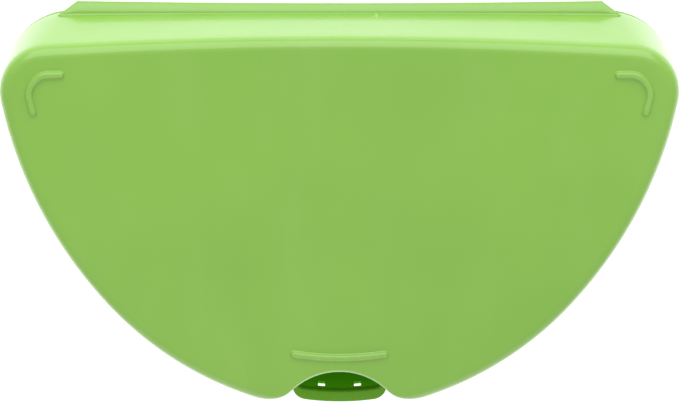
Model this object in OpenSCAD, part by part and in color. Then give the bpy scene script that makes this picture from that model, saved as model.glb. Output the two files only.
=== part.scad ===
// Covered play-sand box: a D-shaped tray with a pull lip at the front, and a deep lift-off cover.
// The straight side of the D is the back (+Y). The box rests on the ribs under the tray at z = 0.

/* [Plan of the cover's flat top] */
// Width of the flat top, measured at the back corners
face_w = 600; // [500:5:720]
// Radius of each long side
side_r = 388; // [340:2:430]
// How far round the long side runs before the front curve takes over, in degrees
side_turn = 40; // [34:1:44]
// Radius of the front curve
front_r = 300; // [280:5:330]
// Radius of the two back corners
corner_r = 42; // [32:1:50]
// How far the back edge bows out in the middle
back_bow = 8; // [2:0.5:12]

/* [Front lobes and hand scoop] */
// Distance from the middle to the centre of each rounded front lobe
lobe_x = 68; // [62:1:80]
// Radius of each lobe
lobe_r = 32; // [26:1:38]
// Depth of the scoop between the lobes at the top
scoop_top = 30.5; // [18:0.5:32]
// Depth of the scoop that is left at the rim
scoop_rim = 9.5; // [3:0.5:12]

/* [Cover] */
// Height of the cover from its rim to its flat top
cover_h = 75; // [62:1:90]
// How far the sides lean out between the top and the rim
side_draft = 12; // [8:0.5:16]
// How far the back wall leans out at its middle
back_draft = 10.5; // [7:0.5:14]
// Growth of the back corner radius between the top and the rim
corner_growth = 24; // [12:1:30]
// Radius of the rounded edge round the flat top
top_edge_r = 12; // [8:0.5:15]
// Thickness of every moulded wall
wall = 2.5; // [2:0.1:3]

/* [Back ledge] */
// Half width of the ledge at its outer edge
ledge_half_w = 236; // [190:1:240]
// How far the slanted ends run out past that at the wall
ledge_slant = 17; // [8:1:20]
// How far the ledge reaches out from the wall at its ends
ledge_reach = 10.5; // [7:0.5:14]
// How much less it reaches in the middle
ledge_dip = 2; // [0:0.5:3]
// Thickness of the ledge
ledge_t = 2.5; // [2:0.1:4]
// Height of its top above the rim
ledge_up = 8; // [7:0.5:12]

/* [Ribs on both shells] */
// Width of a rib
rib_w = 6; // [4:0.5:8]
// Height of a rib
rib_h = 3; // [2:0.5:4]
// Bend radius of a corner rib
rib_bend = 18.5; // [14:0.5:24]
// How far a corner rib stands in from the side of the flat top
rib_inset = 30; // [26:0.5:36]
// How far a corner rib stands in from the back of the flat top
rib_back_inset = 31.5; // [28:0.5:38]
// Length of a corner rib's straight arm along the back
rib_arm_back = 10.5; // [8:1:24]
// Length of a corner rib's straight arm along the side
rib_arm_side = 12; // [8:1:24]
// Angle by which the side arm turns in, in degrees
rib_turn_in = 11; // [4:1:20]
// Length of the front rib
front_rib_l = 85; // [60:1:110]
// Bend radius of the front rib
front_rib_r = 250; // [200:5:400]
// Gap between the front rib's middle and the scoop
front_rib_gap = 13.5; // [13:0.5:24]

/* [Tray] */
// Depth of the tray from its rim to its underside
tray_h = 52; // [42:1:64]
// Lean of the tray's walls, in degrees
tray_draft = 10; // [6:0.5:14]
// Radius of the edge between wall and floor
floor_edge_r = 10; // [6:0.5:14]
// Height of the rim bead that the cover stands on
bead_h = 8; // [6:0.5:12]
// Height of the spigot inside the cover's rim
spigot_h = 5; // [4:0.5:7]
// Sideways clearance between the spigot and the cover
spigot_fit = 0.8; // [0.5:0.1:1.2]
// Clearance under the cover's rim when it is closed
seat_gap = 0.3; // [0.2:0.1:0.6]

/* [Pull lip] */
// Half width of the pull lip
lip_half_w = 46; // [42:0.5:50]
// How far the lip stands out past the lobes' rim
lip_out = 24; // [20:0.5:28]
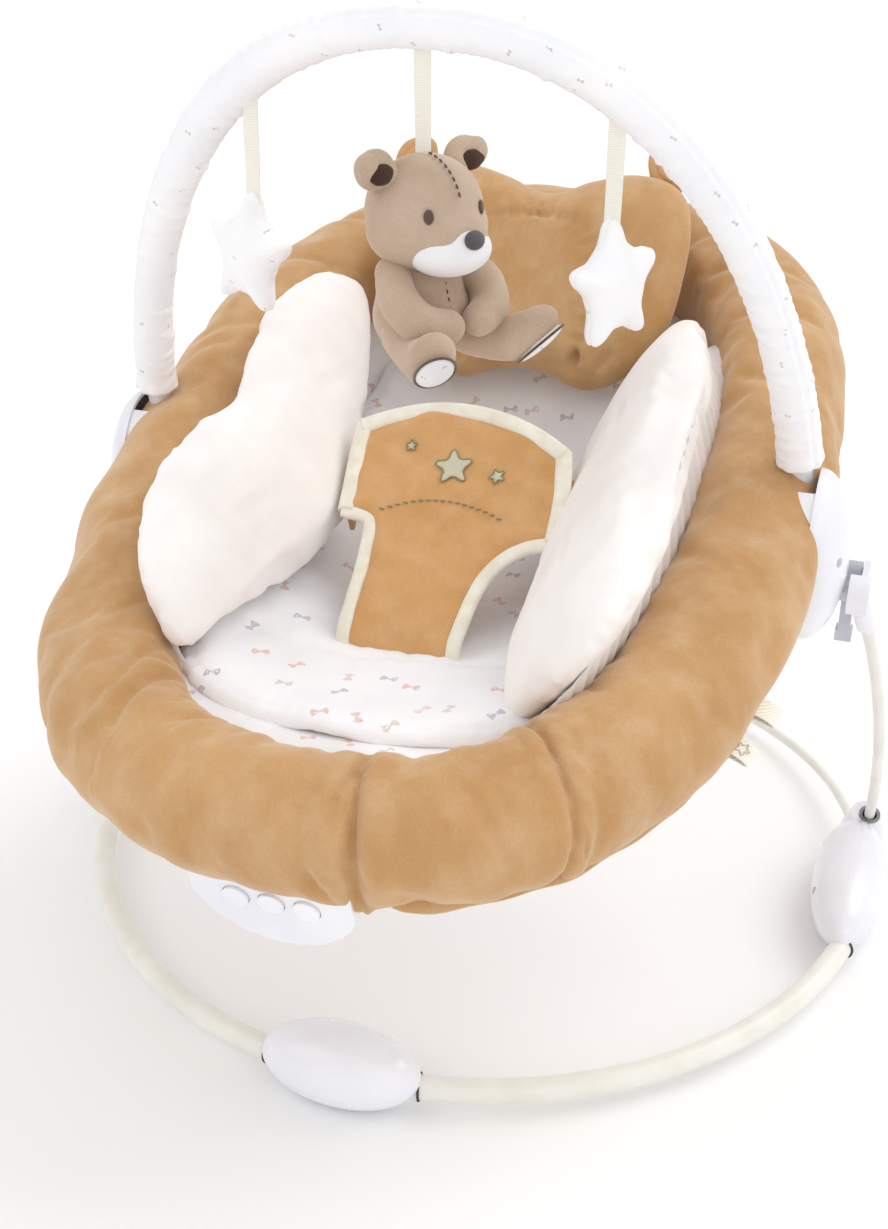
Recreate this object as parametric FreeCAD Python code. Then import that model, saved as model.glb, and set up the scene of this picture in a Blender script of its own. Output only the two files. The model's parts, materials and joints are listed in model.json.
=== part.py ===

→ **TASK INSTRUCTIONS**
Nothing should be left out: return all of the records exactly.

→ **RESULT OF THIS TASK**
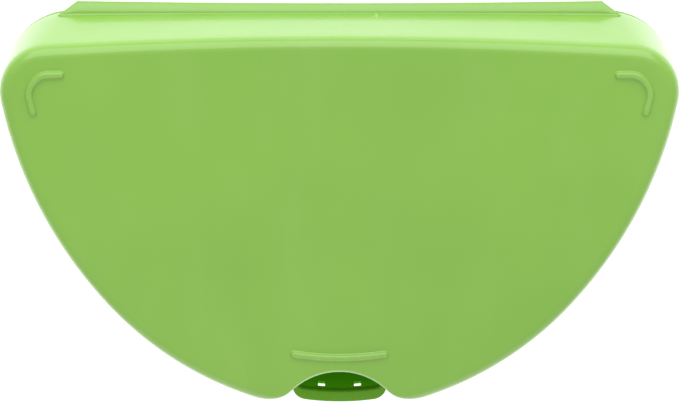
Model this object in OpenSCAD, part by part and in color. Then give the bpy scene script that makes this picture from that model, saved as model.glb. Output the two files only.
=== part.scad ===
// Covered play-sand box: a D-shaped tray with a pull lip at the front, and a deep lift-off cover.
// The straight side of the D is the back (+Y). The box rests on the ribs under the tray at z = 0.

/* [Plan of the cover's flat top] */
// Width of the flat top, measured at the back corners
face_w = 600; // [500:5:720]
// Radius of each long side
side_r = 388; // [340:2:430]
// How far round the long side runs before the front curve takes over, in degrees
side_turn = 40; // [34:1:44]
// Radius of the front curve
front_r = 300; // [280:5:330]
// Radius of the two back corners
corner_r = 42; // [32:1:50]
// How far the back edge bows out in the middle
back_bow = 8; // [2:0.5:12]

/* [Front lobes and hand scoop] */
// Distance from the middle to the centre of each rounded front lobe
lobe_x = 68; // [62:1:80]
// Radius of each lobe
lobe_r = 32; // [26:1:38]
// Depth of the scoop between the lobes at the top
scoop_top = 30.5; // [18:0.5:32]
// Depth of the scoop that is left at the rim
scoop_rim = 9.5; // [3:0.5:12]

/* [Cover] */
// Height of the cover from its rim to its flat top
cover_h = 75; // [62:1:90]
// How far the sides lean out between the top and the rim
side_draft = 12; // [8:0.5:16]
// How far the back wall leans out at its middle
back_draft = 10.5; // [7:0.5:14]
// Growth of the back corner radius between the top and the rim
corner_growth = 24; // [12:1:30]
// Radius of the rounded edge round the flat top
top_edge_r = 12; // [8:0.5:15]
// Thickness of every moulded wall
wall = 2.5; // [2:0.1:3]

/* [Back ledge] */
// Half width of the ledge at its outer edge
ledge_half_w = 236; // [190:1:240]
// How far the slanted ends run out past that at the wall
ledge_slant = 17; // [8:1:20]
// How far the ledge reaches out from the wall at its ends
ledge_reach = 10.5; // [7:0.5:14]
// How much less it reaches in the middle
ledge_dip = 2; // [0:0.5:3]
// Thickness of the ledge
ledge_t = 2.5; // [2:0.1:4]
// Height of its top above the rim
ledge_up = 8; // [7:0.5:12]

/* [Ribs on both shells] */
// Width of a rib
rib_w = 6; // [4:0.5:8]
// Height of a rib
rib_h = 3; // [2:0.5:4]
// Bend radius of a corner rib
rib_bend = 18.5; // [14:0.5:24]
// How far a corner rib stands in from the side of the flat top
rib_inset = 30; // [26:0.5:36]
// How far a corner rib stands in from the back of the flat top
rib_back_inset = 31.5; // [28:0.5:38]
// Length of a corner rib's straight arm along the back
rib_arm_back = 10.5; // [8:1:24]
// Length of a corner rib's straight arm along the side
rib_arm_side = 12; // [8:1:24]
// Angle by which the side arm turns in, in degrees
rib_turn_in = 11; // [4:1:20]
// Length of the front rib
front_rib_l = 85; // [60:1:110]
// Bend radius of the front rib
front_rib_r = 250; // [200:5:400]
// Gap between the front rib's middle and the scoop
front_rib_gap = 13.5; // [13:0.5:24]

/* [Tray] */
// Depth of the tray from its rim to its underside
tray_h = 52; // [42:1:64]
// Lean of the tray's walls, in degrees
tray_draft = 10; // [6:0.5:14]
// Radius of the edge between wall and floor
floor_edge_r = 10; // [6:0.5:14]
// Height of the rim bead that the cover stands on
bead_h = 8; // [6:0.5:12]
// Height of the spigot inside the cover's rim
spigot_h = 5; // [4:0.5:7]
// Sideways clearance between the spigot and the cover
spigot_fit = 0.8; // [0.5:0.1:1.2]
// Clearance under the cover's rim when it is closed
seat_gap = 0.3; // [0.2:0.1:0.6]

/* [Pull lip] */
// Half width of the pull lip
lip_half_w = 46; // [42:0.5:50]
// How far the lip stands out past the lobes' rim
lip_out = 24; // [20:0.5:28]
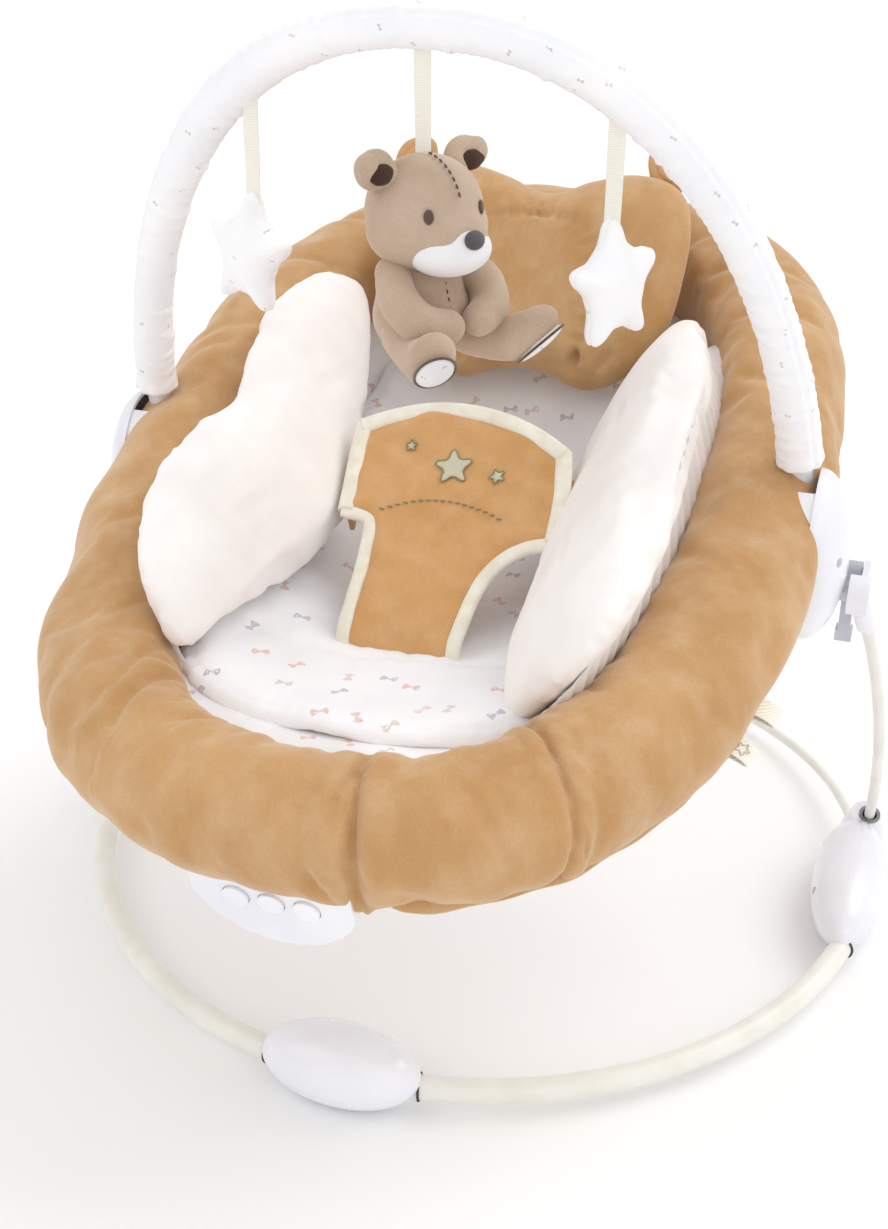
Recreate this object as parametric FreeCAD Python code. Then import that model, saved as model.glb, and set up the scene of this picture in a Blender script of its own. Output only the two files. The model's parts, materials and joints are listed in model.json.
=== part.py ===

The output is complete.